I’ll just say my one piece of advice, anyone getting started or wanting to get started in real estate development, I highly, highly recommend partner with somebody who’s been through the process.” [0:16:38]

“When you go to a downturn, the most important thing is weathering the storm, and so being able to have access to capital, whether it’s through a lender, whether it’s through investors, whether it’s your own money, whatever that is, access to capital can help you weather the storm.” [0:26:46]

Links Mentioned in Today’s Episode:

Michael Holman on Linkedin

The Executive Real Estate Investing Show

WS283: The Benefits Of Incorporating 1031 Investors, Self-Directed IRAs And Regular Investors with Ken Holman

About Michael Holman

Michael Holman is a VP at Overland Group, Inc., a vertically integrated real estate firm specializing in the development, construction, and management of real estate assets. Michael oversees the development and capital market efforts at Overland. He specializes in the development and financing of multifamily, mixed-use, and storage assets across the western US. He is actively overseeing the development and financing of over $160 million worth of real estate assets and has millions more in the pipeline. 

Michael has managed the development of some extremely complex projects. His development experience includes rezones, re-plats, land assemblages, HOA creation and extinguishments, easement creation and abandonments, multiple TIC owners, and much more across multiple projects. His quick rise to leading developments is because of his ability to put together first-class development teams, foresee problems, and provide strong leadership. 

In addition to development, Michael has a special talent for capital markets, including deal structure and financing. He has experience structuring deals through multiple sources including retail equity partners, institutional equity partners, preferred equity, mezzanine debt, and senior construction and permanent lenders. With his broad range of experience structuring deals, he is able to ensure that each deal is structured in a way that allows each deal the best ability to succeed. When it comes to capital markets, Michael’s goal has always been the same, attempt to exceed expectations. This focus has allowed him to successfully source hundreds of millions of dollars of capital into Overland’s development projects. 

Lastly, Michael has always and will always credit his success to his amazing mentors and partners. His love of networking and relationship building has propelled him and his capabilities well beyond his own talents.

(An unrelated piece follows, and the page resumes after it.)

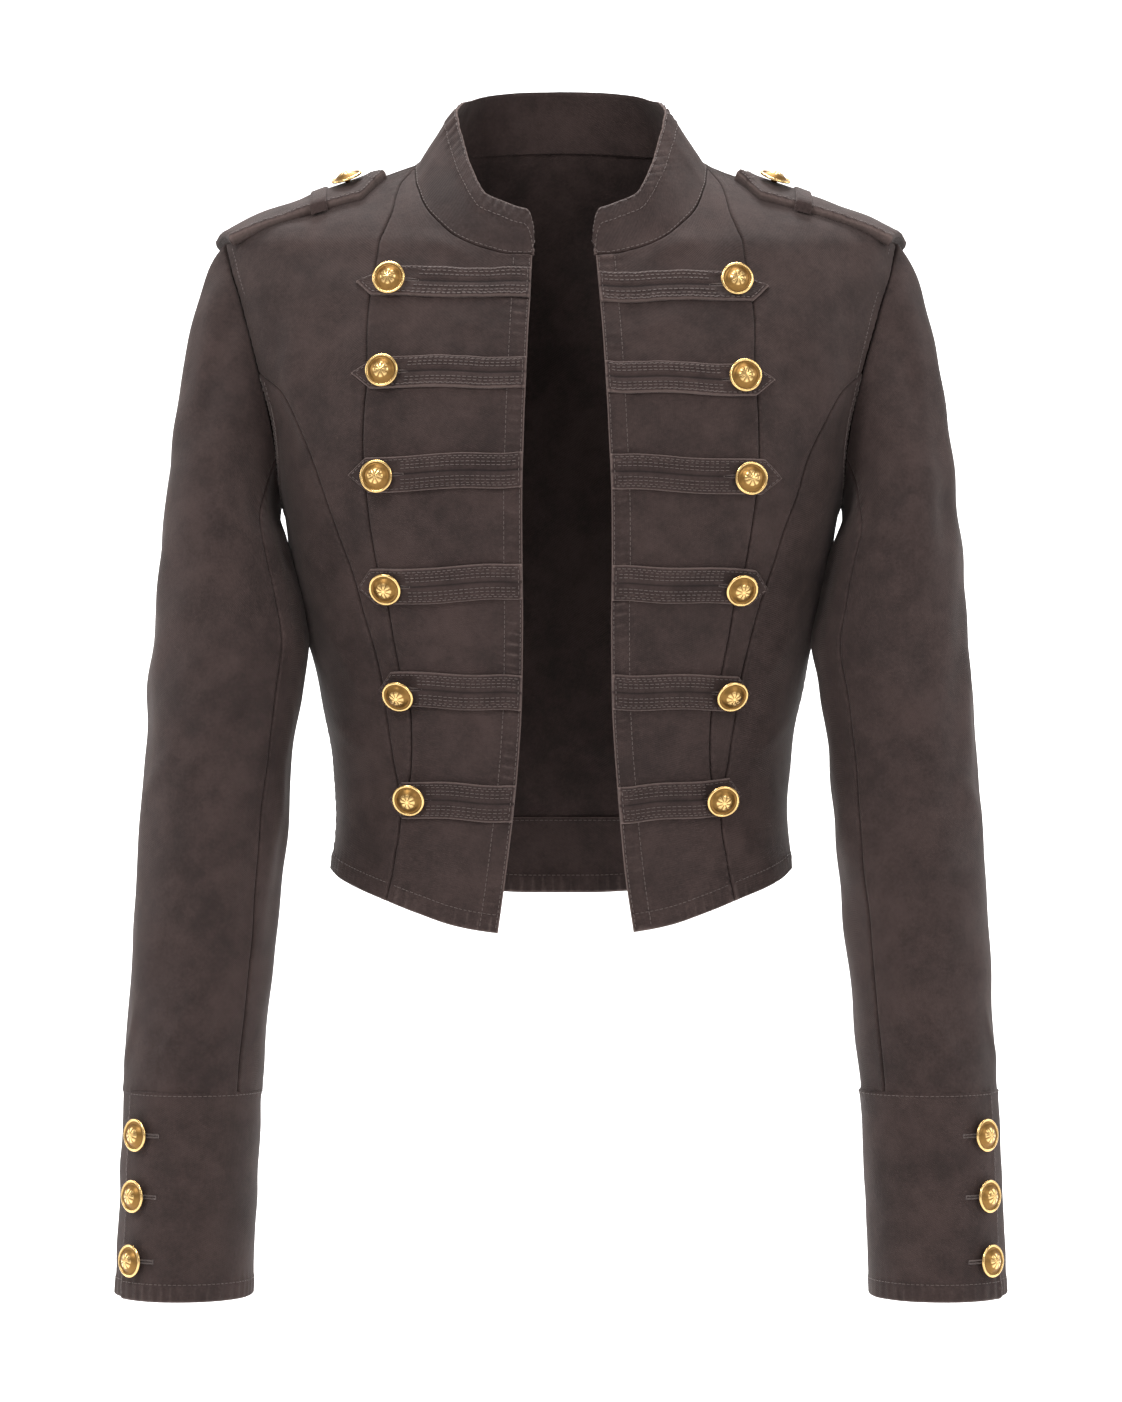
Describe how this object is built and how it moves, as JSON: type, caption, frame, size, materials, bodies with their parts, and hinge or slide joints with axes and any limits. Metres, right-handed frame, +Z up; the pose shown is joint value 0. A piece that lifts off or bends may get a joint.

In Michael’s own words, “our partners and relationships are the most important asset we own”.

Michael is dedicated to this mindset whether he’s dealing with development partners, investors, lenders, or consultants. 

Michael graduated from Brigham Young University with both a bachelor and master’s degrees in Accounting. Immediately following his education, he worked for EY (formerly Ernest & Young) in Salt Lake City, UT, one of the big four accounting firms. While there he earned his CPA designation. He went to Overland Group following his time at EY. 

While he absolutely loves what he does, Michael is a family man first. He is married with 2 kids, a 4-year old girl and 1-year-old boy who keep him extremely busy outside of real estate. He enjoys spending time with his family, exercise, golf, and time at the lake.

Full Transcript



[00:00:00] ANNOUNCER: Welcome to The Real Estate Syndication Show. Whether you are a seasoned investor or building a new real estate business, this is the show for you. Whitney Sewell talks to top experts in the business. Our goal is to help you master real estate syndication.

And now your host, Whitney Sewell. 


0:00:24.0 WS: This is your daily Real Estate Syndication Show, I’m your host, Whitney Sewell. Today our guest is Michael Holman. Michael is a VP of Development and Capital Markets at Overland Group, a vertically integrated real estate firm, as VP actively oversees the development and financing of over $160 million worth of real estate. He’s helped us come to go from 6 million to over $150 million, which I’m pretty sure he said in the interview that it’s $200 million or more now in development in four years through his relentless personality and ability to build meaningful relationships. So through this interview, you are going to hear how partnerships and from what Michael said, just through fuel to the fire, just lit the jet engines and help them to go so much faster. You heard an interview with his father, Ken on here probably one to two years ago, I can’t remember the exact show number, but I would encourage you even to go back and listen to Ken as well, they just have a great business and developing some phenomenal deals or projects, but as far as Michael, he goes into a deal specifically that they had some difficulty with financing and talks about how they use the TIC structure and 1031 funds and special purpose entities and some different things that I’m sure will be helpful to you, or whether you are an investor or whether you are an operator or both, you’re gonna learn something from this interview, he goes into many different things about mentors and everything that would help them to scale fast.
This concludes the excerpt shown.